For starters, economics is a key word at our weddings. But it’s cost cutting by cutting corners but no compromise on showmanship! So when Jignes decided to get married to Silpa, his parents visited Ikon at Churchgate pretending to be customers, asked for a fancy card sample, which they took straight to Gaiwadi in Girgaum and got it printed for half the price! On the other hand, Manish Malhotra has no idea that his store was visited by Silpa and her neighbourhood designer with a talent for imitation!

Meanwhile, Silpa’s dad phones their food specialist who shortlists caterers. Let’s call him Kalpesbhai, who calls up the caterers and expresses his desire to taste their menu. So the caterer invites Kalpesbhai to another wedding where he’s catering to give him a fair idea of his culinary skills.

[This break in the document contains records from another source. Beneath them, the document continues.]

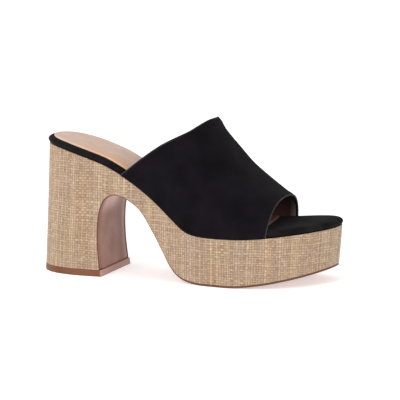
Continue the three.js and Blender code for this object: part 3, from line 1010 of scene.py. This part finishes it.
def footbed_outline(inset, reach_outer=LENGTH, reach_inner=LENGTH):
    """Outline drawn in by inset, outer side forward and inner side back, each up to its reach
    at the front, with plan normals."""
    ends = turn_of(np.array([reach_outer, reach_inner]) / LENGTH)
    points, normals = [], []
    for side, end, way in (("outer", ends[0], 1), ("inner", ends[1], -1)):
        turn = np.linspace(0, end, OUTLINE_TURNS)[::way]
        point = np.stack(outline(side, turn), axis=-1)
        normal = np.stack(outline_normal(side, turn), axis=-1)
        points.append(point - normal * inset)
        normals.append(normal)
    return np.vstack(points), np.vstack(normals)


def footbed_piece():
    """Suede-wrapped footbed: rays from the middle line to the rim on both faces, and the rim
    itself, round where it stands free and flatter where the upper covers it."""
    repeated = OUTLINE_TURNS, 2 * OUTLINE_TURNS - 1  # second toe tip and heel back
    edge, normal = (np.delete(line, repeated, axis=0) for line in footbed_outline(0))
    x = edge[:, 0]
    spine = spine_of(edge, *BED_SPINE)
    behind = 1 - smoothstep(x, COLLAR_BASE - RIM_RAMP, COLLAR_BASE)
    free = behind + smoothstep(x, OPENING_BASE + OPENING_BOW, OPENING_BASE + RIM_RAMP)
    bare_toe = smoothstep(x, OPENING_BASE - RIM_RAMP, OPENING_BASE + 2 * RIM_RAMP)
    inner_edge = edge - normal * RIM_ROUND
    levels = []
    for ray in np.linspace(0, 1, BED_LEVELS[0]):
        flat = mix(spine, inner_edge, ray)
        crown = TOE_SWELL * bare_toe * (1 - ray**4)
        levels.append(np.column_stack([flat, footbed_top(*flat.T) + crown]))
    for share in np.linspace(1, 0, BED_LEVELS[1])[1:-1]:
        roundness = np.sin(np.pi * share) ** RIM_FULLNESS
        offset = RIM_BULGE * free * roundness - RIM_ROUND * (1 - roundness)
        flat = edge + normal * offset[:, None]
        height = mix(footbed_base(flat[:, 0]), footbed_top(*flat.T), share)
        levels.append(np.column_stack([flat, height]))
    for ray in np.linspace(1, 0, BED_LEVELS[2]):
        flat = mix(spine, inner_edge, ray)
        levels.append(np.column_stack([flat, footbed_base(flat[:, 0])]))
    return ring_piece("suede_footbed", np.array(levels))


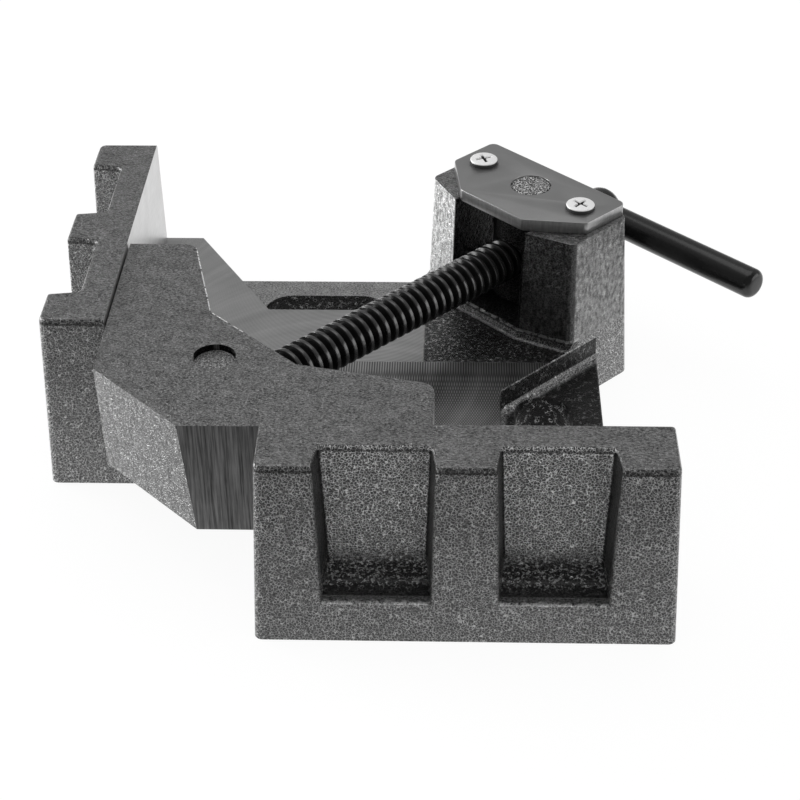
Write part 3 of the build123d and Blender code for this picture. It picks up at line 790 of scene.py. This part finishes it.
def shape_head(shape):
    radius = head_radius - HEAD_EASED
    inner = radius - HEAD_FRONT_RADIUS
    profile = [(thread_end, 0), (thread_end, inner), (head_front, inner), (head_front, radius)]
    profile += [(screw_end, radius), (screw_end, 0)]
    profile = rounded(rounded(profile, 4, HEAD_EDGE_RADIUS), 3, HEAD_FRONT_RADIUS)
    turn_profile(shape, profile, axis_start, DIAGONAL, UP, ROUND_STEPS)


def shape_bar_bore(shape):
    radius = bar_radius + BORE_CLEARANCE
    lying = SIDEWAYS.to_track_quat("Z", "Y").to_matrix().to_4x4()
    placed = Matrix.Translation(axis_start + DIAGONAL * bar_along) @ lying
    size = {"radius1": radius, "radius2": radius, "depth": 4 * head_radius}
    bmesh.ops.create_cone(shape, cap_ends=True, segments=ROUND_STEPS, matrix=placed, **size)


screw_head = piece("screw_head", shape_head, black, "black_oxide", "screw", "lead_screw")
cut(screw_head, shape_bar_bore)
thread = piece("thread", shape_thread, black, "black_oxide", "screw", "lead_screw")
screw_tip = piece("screw_tip", shape_tip, black, "black_oxide", "screw", "lead_screw")
threaded_screw = join("threaded_screw", thread, screw_tip, screw_head)
smooth(threaded_screw, 40)

# Cover screws: pan heads with a cross recess
plate_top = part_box("cover_plate")[1].z
cover_points = [vertex.co for vertex in nodes["cover_screws"].data.vertices]
heads = [point for point in cover_points if point.z > plate_top - NEAR]
heads_along = [along(point) for point in heads]
cover_low = min(point.z for point in cover_points)
cover_along = (max(heads_along) + min(heads_along)) / 2
cover_radius = (max(heads_along) - min(heads_along)) / 2
cover_across = max(across(point) for point in heads) - cover_radius
shank_radius = cover_radius * SHANK_SHARE


def cover_place(side, height):
    """A point on the axis of the cover screw on one side, at a height over the plate."""
    return DIAGONAL * cover_along + SIDEWAYS * side * cover_across + UP * (plate_top + height)


def shape_cover_screws(shape):
    for side in (-1, 1):
        low = cover_low - plate_top
        profile = [(low, 0), (low, shank_radius), (0, shank_radius), (0, cover_radius)]
        for step in range(HEAD_ROUNDING_STEPS + 1):
            turn = step / HEAD_ROUNDING_STEPS * pi / 2
            rise = HEAD_HEIGHT - HEAD_DOME - HEAD_ROUNDING * (1 - sin(turn))
            profile.append((rise, cover_radius - HEAD_ROUNDING * (1 - cos(turn))))
        for share in (0.75, 0.5, 0.25, 0):
            profile.append((HEAD_HEIGHT - HEAD_DOME * share**2, (cover_radius - HEAD_ROUNDING) * share))
        turn_profile(shape, profile, cover_place(side, 0), UP, SIDEWAYS, HEAD_STEPS)


def cross_recess(side, turned_by):
    """Maker of the tapered cross in one cover screw."""
    inner_corner = Vector((RECESS_WIDTH, -RECESS_WIDTH, 0)) / 2
    arm_corners = [Vector((RECESS_SPAN, aside, 0)) / 2 for aside in (-RECESS_WIDTH, RECESS_WIDTH)]

    def shape_cross(shape):
        middle = cover_place(side, HEAD_HEIGHT + CUT_ABOVE)
        rim = []
        for quarter in range(4):
            turn = Matrix.Rotation(radians(turned_by + 90 * quarter), 4, "Z")
            for corner in (inner_corner, *arm_corners):
                rim.append(shape.verts.new(middle + turn @ corner))
        cross = shape.faces.new(rim)
        grown = bmesh.ops.extrude_face_region(shape, geom=[cross])["geom"]
        deep = [part for part in grown if isinstance(part, bmesh.types.BMVert)]
        taper = (RECESS_TAPER, RECESS_TAPER, 1)
        bmesh.ops.translate(shape, verts=deep, vec=-UP * RECESS_DEPTH)
        bmesh.ops.scale(shape, verts=deep, vec=taper, space=Matrix.Translation(-middle))

    return shape_cross


cover_screws = piece(
    "pan_head_screws", shape_cover_screws, zinc, "zinc_plate", "clamp_body", "cover_screws"
)
for side, turned_by in RECESS_TURNS:
    cut(cover_screws, cross_recess(side, turned_by))
smooth(cover_screws, 40)

# Floor and backdrop: white to the camera, and in reflections darker towards the camera's side
STAGE_SIZE = 6.0
SHADOW_SHARE = 0.12  # how much of the floor's own shading the camera sees
SEEN_WHITE = 1.05  # makes up for the share of shading where no shadow falls
FRONT_LEVEL = 0.28  # brightness that a reflection finds in front of the clamp
FRONT_TO_BACK = (-0.15, 0.1)  # y on the floor, from that brightness to white
SKY_FRONT = FRONT_LEVEL * 0.4
SKY_BACK = 0.42
AMBIENT = 0.6  # light of the room on dull surfaces
WHITE = (1, 1, 1, 1)
floor_shape = bmesh.new()
bmesh.ops.create_grid(floor_shape, x_segments=1, y_segments=1, size=STAGE_SIZE)
floor = bpy.data.objects.new("floor", bpy.data.meshes.new("floor"))
floor_shape.to_mesh(floor.data)
floor_shape.free()
bpy.context.scene.collection.objects.link(floor)
floor.location = (0, 0, packed_bounds[0].z)

table = Finish("table", Roughness=1.0, Base_Color=(0.85, 0.85, 0.85, 1), Specular_IOR_Level=0.0)
seen = table.ray("Camera")
mirrored = table.ray("Glossy") + table.ray("Transmission")
behind = table.parts(table.place())[1].ramp(*FRONT_TO_BACK)
strength = seen * SEEN_WHITE + mirrored * table.mixed(behind, FRONT_LEVEL, 1.0)
white = table.node("ShaderNodeEmission", inputs={"Color": WHITE, "Strength": strength})
shares = {0: seen * (1 - SHADOW_SHARE) + mirrored, 1: Value(table, table.surface.outputs[0]), 2: white}
blended = table.node("ShaderNodeMixShader", inputs=shares)
table.feed(table.tree.nodes["Material Output"].inputs["Surface"], blended)
floor.data.materials.append(table.material)

world = bpy.data.worlds.new("studio")
bpy.context.scene.world = world
room = Shader(world)
direction = room.parts(room.node("ShaderNodeTexCoord", output="Generated"))
seen = room.ray("Camera")
mirrored = room.ray("Glossy") + room.ray("Transmission")
reflected = mirrored * room.mixed(direction[1].ramp(-0.5, 0.6), SKY_FRONT, SKY_BACK)
sky = room.tree.nodes["Background"]
sky.inputs["Color"].default_value = WHITE
room.feed(sky.inputs["Strength"], seen + reflected + (1 - seen - mirrored).greater(0) * AMBIENT)


def softbox(name, place, width, height, power):
    """A soft light at a place, turned to the middle of the clamp."""
    lamp = bpy.data.lights.new(name, "AREA")
    lamp.shape = "RECTANGLE"
    lamp.size = width
    lamp.size_y = height
    lamp.energy = power
    light = bpy.data.objects.new(name, lamp)
    light.location = place
    light.rotation_mode = "QUATERNION"
    light.rotation_quaternion = (CLAMP_MIDDLE - Vector(place)).to_track_quat("-Z", "Y")
    bpy.context.scene.collection.objects.link(light)


CLAMP_MIDDLE = Vector((0.07, 0.07, 0.03))
softbox("light_right", (0.9, -0.05, 0.2), width=0.7, height=0.4, power=1.3)
softbox("light_left", (-0.75, 0.35, 0.2), width=0.6, height=0.4, power=6)
softbox("light_top", (0.1, 0.3, 1.0), width=0.8, height=0.8, power=1.5)
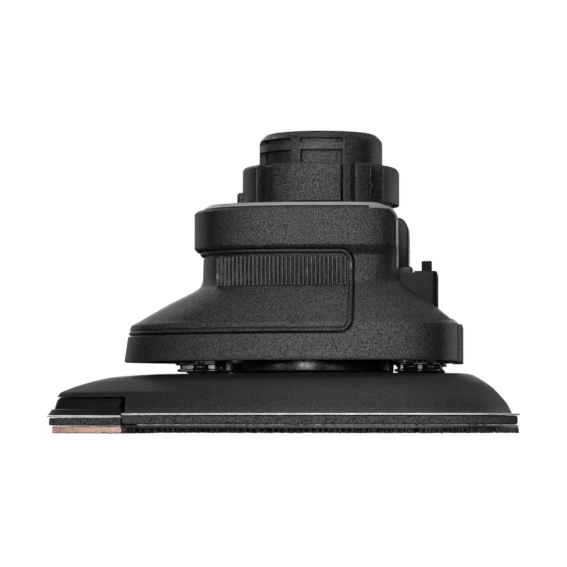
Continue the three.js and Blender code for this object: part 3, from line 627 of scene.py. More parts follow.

Then Kalpeshbhai swoops down on that wedding with his wife Kokilaben, daughter Pinky and son Rasik. The family feasts on the dinner spread, oblivious of the 900 other guests at the wedding, and then discuss amongst themselves whether the undhiyu was too oily or the malai malpua lacking in malai. If the caterer fails the gastronomic test then Kalpesbhai repeats the process with the next caterer on his list until he’s found the one who passes this appetite aptitude. By the end of this exercise, Kalpesbhai and his family have collectively put on 100 kilos.

Now if I could only bump into Ratan Tata at the buffet to discuss my prototype for a car cheaper than Nano—which can be pedaled instead of driven!